● What the task requires
Find all the lines with "materials" and gather them.

● Data section
= = =

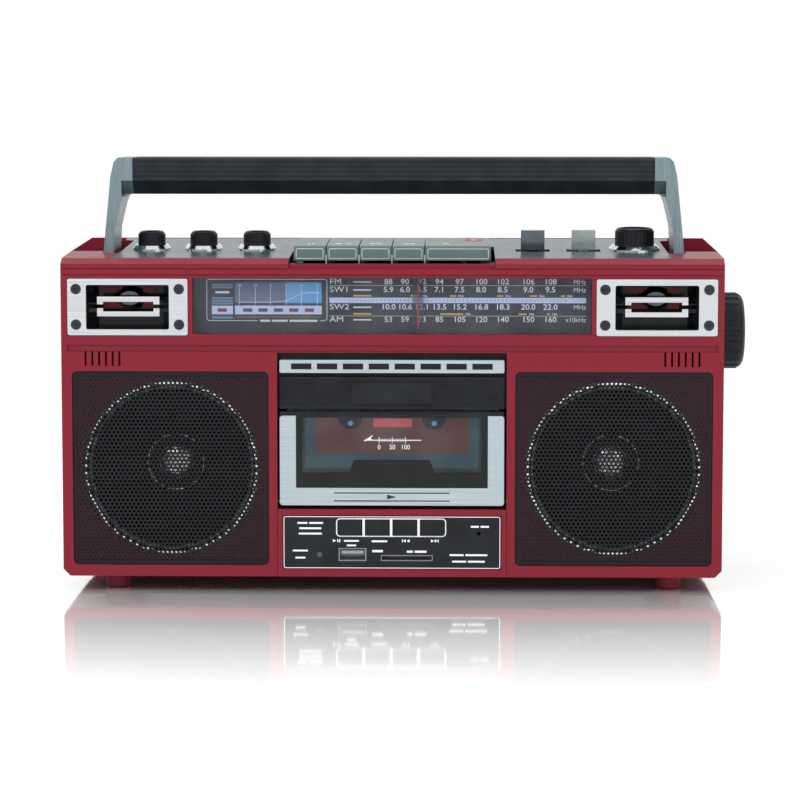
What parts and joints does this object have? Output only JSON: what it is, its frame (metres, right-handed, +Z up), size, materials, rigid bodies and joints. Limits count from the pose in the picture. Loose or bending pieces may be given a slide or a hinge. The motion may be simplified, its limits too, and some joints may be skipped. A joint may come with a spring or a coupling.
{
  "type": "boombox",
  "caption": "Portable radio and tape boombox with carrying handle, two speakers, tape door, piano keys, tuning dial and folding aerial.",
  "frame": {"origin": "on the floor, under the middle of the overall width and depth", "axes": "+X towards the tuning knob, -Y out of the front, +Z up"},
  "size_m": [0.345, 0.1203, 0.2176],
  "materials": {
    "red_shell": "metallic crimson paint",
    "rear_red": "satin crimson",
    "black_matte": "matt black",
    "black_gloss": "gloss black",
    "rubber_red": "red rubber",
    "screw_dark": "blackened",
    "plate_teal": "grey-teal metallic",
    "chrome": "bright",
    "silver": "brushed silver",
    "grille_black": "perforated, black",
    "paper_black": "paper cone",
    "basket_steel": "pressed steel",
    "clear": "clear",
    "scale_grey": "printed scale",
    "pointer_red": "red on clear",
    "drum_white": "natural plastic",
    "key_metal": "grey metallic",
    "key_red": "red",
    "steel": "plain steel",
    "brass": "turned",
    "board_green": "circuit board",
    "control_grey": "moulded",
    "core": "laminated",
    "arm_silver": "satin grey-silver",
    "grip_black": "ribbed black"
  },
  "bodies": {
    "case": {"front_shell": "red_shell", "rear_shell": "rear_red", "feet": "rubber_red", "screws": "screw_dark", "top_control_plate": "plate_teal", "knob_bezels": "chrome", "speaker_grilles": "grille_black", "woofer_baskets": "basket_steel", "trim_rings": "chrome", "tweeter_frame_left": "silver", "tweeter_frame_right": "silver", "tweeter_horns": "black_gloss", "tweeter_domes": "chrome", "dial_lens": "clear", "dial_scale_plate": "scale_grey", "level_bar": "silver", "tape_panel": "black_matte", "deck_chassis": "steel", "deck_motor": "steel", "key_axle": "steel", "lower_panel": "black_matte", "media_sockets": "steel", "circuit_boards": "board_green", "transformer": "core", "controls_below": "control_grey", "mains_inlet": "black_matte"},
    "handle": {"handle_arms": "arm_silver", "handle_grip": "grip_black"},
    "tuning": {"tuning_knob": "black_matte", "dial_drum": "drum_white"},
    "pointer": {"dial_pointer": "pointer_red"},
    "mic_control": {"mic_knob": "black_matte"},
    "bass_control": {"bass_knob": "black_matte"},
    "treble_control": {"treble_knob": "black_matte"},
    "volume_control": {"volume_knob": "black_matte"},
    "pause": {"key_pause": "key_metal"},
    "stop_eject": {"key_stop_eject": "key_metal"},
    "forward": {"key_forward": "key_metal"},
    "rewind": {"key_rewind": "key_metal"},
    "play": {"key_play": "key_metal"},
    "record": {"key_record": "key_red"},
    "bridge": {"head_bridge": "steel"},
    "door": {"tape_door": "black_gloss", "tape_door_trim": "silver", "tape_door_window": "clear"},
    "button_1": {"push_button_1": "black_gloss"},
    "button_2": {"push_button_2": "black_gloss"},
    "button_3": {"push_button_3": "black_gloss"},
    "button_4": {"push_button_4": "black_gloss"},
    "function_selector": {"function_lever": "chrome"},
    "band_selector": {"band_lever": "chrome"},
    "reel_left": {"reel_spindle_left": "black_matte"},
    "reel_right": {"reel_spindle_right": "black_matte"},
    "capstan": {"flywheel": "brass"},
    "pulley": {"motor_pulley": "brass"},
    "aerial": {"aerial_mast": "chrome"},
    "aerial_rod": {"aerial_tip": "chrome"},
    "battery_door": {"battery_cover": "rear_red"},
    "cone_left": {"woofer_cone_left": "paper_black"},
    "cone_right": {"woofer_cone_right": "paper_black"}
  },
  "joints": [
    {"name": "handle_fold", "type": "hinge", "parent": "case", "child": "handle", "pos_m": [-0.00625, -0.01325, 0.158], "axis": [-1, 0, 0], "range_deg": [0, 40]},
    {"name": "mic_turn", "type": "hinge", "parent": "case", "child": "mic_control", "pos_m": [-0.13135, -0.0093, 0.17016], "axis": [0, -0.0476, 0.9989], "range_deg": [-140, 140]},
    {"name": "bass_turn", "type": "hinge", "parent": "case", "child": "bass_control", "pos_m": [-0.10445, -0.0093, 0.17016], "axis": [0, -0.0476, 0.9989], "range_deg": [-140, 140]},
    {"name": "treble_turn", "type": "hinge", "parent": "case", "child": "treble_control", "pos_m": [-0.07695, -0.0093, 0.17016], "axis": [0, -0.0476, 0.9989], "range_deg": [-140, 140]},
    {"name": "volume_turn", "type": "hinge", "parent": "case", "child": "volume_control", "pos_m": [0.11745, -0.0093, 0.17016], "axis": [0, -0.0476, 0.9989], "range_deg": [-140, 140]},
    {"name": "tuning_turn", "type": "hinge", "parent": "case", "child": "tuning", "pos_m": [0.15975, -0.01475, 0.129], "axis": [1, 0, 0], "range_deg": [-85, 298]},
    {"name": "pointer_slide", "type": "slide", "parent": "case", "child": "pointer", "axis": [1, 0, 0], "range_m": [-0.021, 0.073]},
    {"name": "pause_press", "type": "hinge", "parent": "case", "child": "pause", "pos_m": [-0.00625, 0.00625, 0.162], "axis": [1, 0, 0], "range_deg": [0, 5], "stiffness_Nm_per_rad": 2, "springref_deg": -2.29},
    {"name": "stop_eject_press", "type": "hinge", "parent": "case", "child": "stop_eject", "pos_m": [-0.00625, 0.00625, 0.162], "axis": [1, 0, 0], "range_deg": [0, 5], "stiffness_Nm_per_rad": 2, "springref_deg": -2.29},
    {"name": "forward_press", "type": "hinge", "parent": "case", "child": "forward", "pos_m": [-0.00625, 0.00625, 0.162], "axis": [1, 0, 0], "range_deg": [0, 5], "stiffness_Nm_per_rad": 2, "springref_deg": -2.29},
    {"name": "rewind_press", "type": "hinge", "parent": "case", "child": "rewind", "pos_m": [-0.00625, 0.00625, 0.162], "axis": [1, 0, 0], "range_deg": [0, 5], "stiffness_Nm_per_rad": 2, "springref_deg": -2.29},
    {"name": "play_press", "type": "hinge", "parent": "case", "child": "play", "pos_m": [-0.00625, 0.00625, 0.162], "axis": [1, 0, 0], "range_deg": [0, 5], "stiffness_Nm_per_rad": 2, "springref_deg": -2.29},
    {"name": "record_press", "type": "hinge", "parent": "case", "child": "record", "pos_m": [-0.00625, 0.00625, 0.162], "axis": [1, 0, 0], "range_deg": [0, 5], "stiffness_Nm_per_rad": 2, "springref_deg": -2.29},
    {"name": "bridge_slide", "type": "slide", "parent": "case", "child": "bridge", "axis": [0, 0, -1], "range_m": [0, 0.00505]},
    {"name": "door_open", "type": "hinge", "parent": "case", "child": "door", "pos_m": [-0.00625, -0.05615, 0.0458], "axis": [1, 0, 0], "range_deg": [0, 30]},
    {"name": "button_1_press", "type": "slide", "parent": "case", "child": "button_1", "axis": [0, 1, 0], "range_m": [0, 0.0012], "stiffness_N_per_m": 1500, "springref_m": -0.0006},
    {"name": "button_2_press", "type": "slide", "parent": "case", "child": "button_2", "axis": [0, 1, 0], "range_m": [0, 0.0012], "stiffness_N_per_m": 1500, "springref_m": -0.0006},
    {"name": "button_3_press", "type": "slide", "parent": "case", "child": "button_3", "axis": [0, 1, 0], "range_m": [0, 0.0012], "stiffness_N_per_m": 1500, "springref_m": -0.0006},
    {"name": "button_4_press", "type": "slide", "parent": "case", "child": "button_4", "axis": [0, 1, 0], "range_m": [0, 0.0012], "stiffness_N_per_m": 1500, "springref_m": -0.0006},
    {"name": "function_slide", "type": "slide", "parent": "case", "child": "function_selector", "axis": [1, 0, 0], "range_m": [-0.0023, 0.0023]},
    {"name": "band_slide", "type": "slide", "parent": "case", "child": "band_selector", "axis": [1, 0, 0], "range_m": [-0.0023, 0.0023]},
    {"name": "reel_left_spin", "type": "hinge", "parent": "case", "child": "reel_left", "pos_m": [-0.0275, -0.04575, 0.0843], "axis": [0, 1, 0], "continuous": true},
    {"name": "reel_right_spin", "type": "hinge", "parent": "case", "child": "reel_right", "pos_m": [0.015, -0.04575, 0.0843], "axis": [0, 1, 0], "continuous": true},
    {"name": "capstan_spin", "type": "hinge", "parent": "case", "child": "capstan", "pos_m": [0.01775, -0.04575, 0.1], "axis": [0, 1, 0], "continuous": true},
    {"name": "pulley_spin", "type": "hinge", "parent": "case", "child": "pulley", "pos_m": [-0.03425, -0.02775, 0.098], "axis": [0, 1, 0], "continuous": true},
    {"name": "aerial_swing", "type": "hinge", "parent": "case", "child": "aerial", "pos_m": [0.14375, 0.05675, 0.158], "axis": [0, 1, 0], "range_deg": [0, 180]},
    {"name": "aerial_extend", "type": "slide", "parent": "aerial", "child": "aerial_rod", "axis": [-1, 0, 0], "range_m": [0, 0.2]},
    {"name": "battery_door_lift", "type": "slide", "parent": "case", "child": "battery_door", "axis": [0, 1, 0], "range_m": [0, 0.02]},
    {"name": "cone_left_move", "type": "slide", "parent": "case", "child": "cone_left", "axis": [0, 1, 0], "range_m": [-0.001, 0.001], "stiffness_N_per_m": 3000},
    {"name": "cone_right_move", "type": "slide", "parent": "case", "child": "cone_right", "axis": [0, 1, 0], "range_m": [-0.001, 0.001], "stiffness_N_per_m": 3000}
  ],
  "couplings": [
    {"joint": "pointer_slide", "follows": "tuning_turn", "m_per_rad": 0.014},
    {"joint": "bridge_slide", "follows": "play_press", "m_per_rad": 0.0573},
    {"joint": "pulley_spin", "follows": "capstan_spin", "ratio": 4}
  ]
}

= = =

● Answer to the exercise
What parts and joints does this object have? Output only JSON: what it is, its frame (metres, right-handed, +Z up), size, materials, rigid bodies and joints. Limits count from the pose in the picture. Loose or bending pieces may be given a slide or a hinge. The motion may be simplified, its limits too, and some joints may be skipped. A joint may come with a spring or a coupling.
  "materials": {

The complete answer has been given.